Bearden (13-6, 2.74) has been an unexpected, pleasant surprise for the Indians this season and continued his outstanding year on Tuesday. Bearden worked eight innings giving up just one unearned run on five hits. The young lefty walked five and struck out three in the victory.
August 12, 1948
The Indians not only battled the St. Louis Browns in the second game of Thursday’s doubleheader, they battled history as well. The Tribe came up one run and one hit short of tying history, but manhandled the Browns by an amazing score of 26-3.
The Tribe came up one run short of tying their own American League record of 27 set in 1923 against Boston. That same season, Babe Ruth and his World Champion New York Yankees set the AL mark for hits in a game with 30. The Major League record for both runs and hits belong to National League teams, as the St. Louis Cardinals scored 28 times against Philadelphia in 1929 and the New York Giants rapped 31 hits in 1901.
July 9, 1948
It likely will not be until after the All-Star break, but whenever Larry Doby is healthy enough to take the field, he’ll be the Tribe’s starting center fielder.
Doby played most of the last home stand in the center of the outfield, making several running catches and defensive gems. He’s hitting .286 for the season and upped his batting average more than 20 points while the Indians were home last time.
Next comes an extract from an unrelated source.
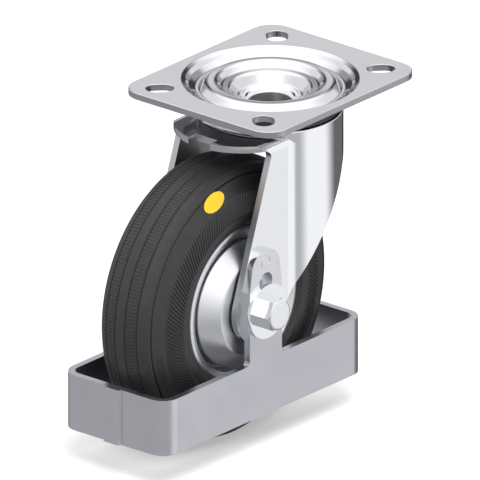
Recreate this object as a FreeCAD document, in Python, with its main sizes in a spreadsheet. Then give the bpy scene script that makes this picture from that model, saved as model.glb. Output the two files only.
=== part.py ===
import FreeCAD, Part
import math
import os

import Sketcher

# Swivel castor with a pressed top plate, a double ball race, a deep drawn fork, a rubber tyred wheel
# on ball bearings and a bent steel foot guard. Origin at the centre of the top plate's upper face,
# +Z up, the wheel trails towards -X and turns about an axle along Y. All lengths in millimetres.

SIZES = {
    # Top plate
    "plate_length": 100.0,
    "plate_width": 85.0,
    "plate_thickness": 3.0,
    "plate_corner": 10.0,
    "bolt_pitch_length": 80.0,
    "bolt_edge_width": 12.5,
    "slot_width": 9.0,
    "slot_travel": 3.0,
    # Pressed recess in the plate: rim, valley, crest over the upper balls and central well
    "recess_margin": 4.5,
    "valley_radius": 31.6,
    "valley_depth": 4.0,
    "crest_radius": 23.0,
    "crest_depth": 0.7,
    "well_edge_radius": 18.3,
    "well_edge_depth": 3.6,
    "well_radius": 14.2,
    "well_depth": 8.4,
    "press_radius": 2.0,
    # Hollow king rivet
    "rivet_radius": 11.5,
    "rivet_bore_radius": 9.3,
    "rivet_head_radius": 13.2,
    "rivet_head_thickness": 1.2,
    "rivet_flare_radius": 11.0,
    "rivet_flare_depth": 2.7,
    "rivet_foot_radius": 14.8,
    "rivet_foot_thickness": 1.6,
    # Dust ring under the plate
    "dust_ring_radius": 30.6,
    "dust_ring_wall": 1.5,
    "dust_ring_gap": 0.7,
    "dust_ring_inner_radius": 27.4,
    # Ball races
    "upper_ball_radius": 3.0,
    "upper_ball_count": 22,
    "lower_ball_radius": 2.5,
    "lower_ball_count": 22,
    "lower_pitch_radius": 20.5,
    "race_clearance": 0.3,
    "race_land": 4.2,
    "lower_cup_radius": 26.0,
    "lower_cup_thickness": 2.5,
    "lower_cup_lip": 2.2,
    "fit_clearance": 0.03,
    # Fork, one piece drawn from sheet
    "fork_thickness": 3.0,
    "fork_inner_width": 46.5,
    "deck_depth": 14.0,
    "head_radius": 31.3,
    "deck_bend_radius": 4.5,
    "head_blend": 9.0,
    "head_rise": 1.2,
    "head_edge_radius": 0.5,
    "head_foot_width": 2.5,
    "king_hole_radius": 17.5,
    "tongue_radius": 29.8,
    "tongue_centre": -18.0,
    "notch_width": 12.0,
    "notch_depth": 5.7,
    "leg_end_radius": 15.5,
    "leg_back_top_x": -30.6,
    "leg_back_top_z": -20.0,
    "front_cut_x": 16.0,
    "front_cut_z": -36.5,
    "front_lip_z": -20.0,
    "leg_notch_radius": 3.0,
    # Wheel place and tyre
    "wheel_offset": 38.0,
    "castor_height": 150.0,
    "wheel_top_gap": 25.0,
    "tyre_width": 37.5,
    "tread_edge": 11.4,
    "tread_drop": 2.2,
    "shoulder_drop": 3.9,
    "shoulder_half_width": 12.9,
    "tyre_bead_radius": 37.6,
    "bead_rounding": 2.0,
    "bead_bulge": 0.6,
    "bead_step": 0.4,
    "tyre_waist_drop": 2.55,
    "tyre_waist_half_width": 17.2,
    "inner_groove_place": 2.7,
    "outer_groove_place": 8.4,
    "tread_groove_width": 0.9,
    "tread_groove_depth": 0.6,
    "side_groove_drop": 5.3,
    # Rim halves
    "rim_seat_radius": 33.6,
    "rim_sheet": 2.2,
    "rim_lip_radius": 36.0,
    "rim_lip_place": 17.2,
    "rim_lip_fall": 1.9,
    "rim_groove_outer": 30.5,
    "rim_groove_inner": 28.2,
    "rim_groove_floor": 12.6,
    "rim_groove_slope": 0.4,
    "hub_shoulder_radius": 21.0,
    "hub_gap": 0.85,
    # Hub tube, bearings and axle
    "hub_tube_radius": 17.0,
    "bearing_radius": 14.0,
    "bearing_bore_radius": 6.0,
    "bearing_width": 8.0,
    "bearing_recess": 1.0,
    "bearing_inner_land": 8.4,
    "bearing_outer_land": 11.6,
    "bearing_ball_radius": 2.38,
    "bearing_ball_count": 8,
    "bearing_race_clearance": 0.12,
    "hub_stop_radius": 12.5,
    "shield_thickness": 0.4,
    "shield_clearance": 0.3,
    "shield_inset": 0.2,
    "spacer_radius": 9.0,
    "sleeve_radius": 7.4,
    "bolt_radius": 4.0,
    "bolt_hole_clearance": 0.2,
    "head_across_flats": 13.0,
    "head_height": 6.5,
    "bevel_inset": 0.4,
    "bevel_reach": 3.0,
    "bevel_depth": 2.0,
    "nut_height": 8.0,
    "bolt_end_stand": 1.5,
    "washer_radius": 12.2,
    "washer_thickness": 1.6,
    # Foot guard, bent flat bar with two upright lugs
    "guard_margin": 4.0,
    "guard_thickness": 3.0,
    "guard_height": 25.3,
    "guard_floor_gap": 14.7,
    "guard_corner": 8.0,
    "seam_width": 9.5,
    "seam_height": 1.5,
    "lug_width": 21.3,
    "lug_shift": 0.25,
    "lug_shoulder_rise": 10.5,
    "lug_top_rise": 27.5,
    "lug_top_radius": 8.0,
    "lug_foot_radius": 2.0,
    "lug_hole_radius": 4.25,
    "lug_hole_rise": 13.1,
    # Oval marker on the tyre
    "dot_length": 12.8,
    "dot_height": 7.4,
    "dot_thickness": 0.3,
    "dot_clearance": 0.12,
    "dot_drop": 8.5,
    "dot_angle": 108.5,
    # How far a cut runs past the metal it takes away
    "cut_margin": 1.0,
    "cut_beyond": 50.0,
}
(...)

He was having his best stretch of the season and as a big leaguer before twisting his ankle rounding second base on June 27.
July 7, 1948
After a tumultuous first inning that quickly had the boo-birds out among the crowd of 31,394, Bob Feller was able to settle down and defeat the Chicago White Sox 10-2 at Cleveland Stadium this evening.
With the crowd already a buzz about the signing of Negro League pitcher Satchel Paige, Feller’s struggles almost sprung him into action in the first inning. Indians manager Lou Boudreau already had signaled to the bullpen for Paige to begin warming, but Feller was able to limit damage at just two runs, and the Tribe had a big first inning of their own and pounded out 14 hits for the game as they cruised to an easy victory.
July 5, 1948
It had all the makings of a good day. The Tribe already had taken the first game of the doubleheader and led the second game 4-3 in the eighth inning. The fans had been positive, cheering most of the afternoon and it looked like the Indians were about to build upon their first place lead.
Things change quickly.
June 21, 1948
After an exciting afternoon yesterday where 82,871 saw the Indians sweep the Philadelphia Athletics, the city was riding high. Some of that air might have been taken out of the sail this evening for the meager 49,837 who showed up when the New York Yankees arrived to town and throttled the Tribe, 13-2.
Cleveland fell behind early and could not recover, as the Yankees pounded out 18 hits in their rout. The loss by the Tribe pulls the streaking Yankees back to within two and one-half games of the top of the standings. New York, winners of four in a row, was six games back just eight days ago.
June 18, 1948
After starting 27 of his first 29 games played this season, Cleveland outfielder Larry Doby has suddenly disappeared.
The 24-year-old Doby had started the season for manager Lou Boudreau’s Indians after winning the job out of spring training. After making five errors early in May while still adjusting to his new position, the former second baseman had just one more error in the next 20 games.
Coincidentally, Doby’s playing time has disappeared after the acquisition of outfielder Bob Kennedy from the Chicago White Sox in a trade two weeks ago. He had appeared in just one inning defensively since, concluding the Indians’ 5-0 win over the Washington Senators on June 4, until he started in center field against Boston on Thursday.
June 12, 1948
As the sun began to set in the Bronx on Saturday evening, Yankee Stadium sat silent. For the World Series champions, the Yankees might have seen their chances of repeating fall behind the horizon today as the upstart Indians silenced them.
Cleveland won a close, back-and-forth game in the first contest, but the Indians blew the Yankees out during the second game, winning 9-4. The Tribe plated all nine runs before the Yankees were able to score. It wasn’t until late that the Bombers were able to score against the Indians bullpen.
The Tribe now leads the third-place Yankees by six games and the Philadelphia Athletics by three and one-half games in the American League.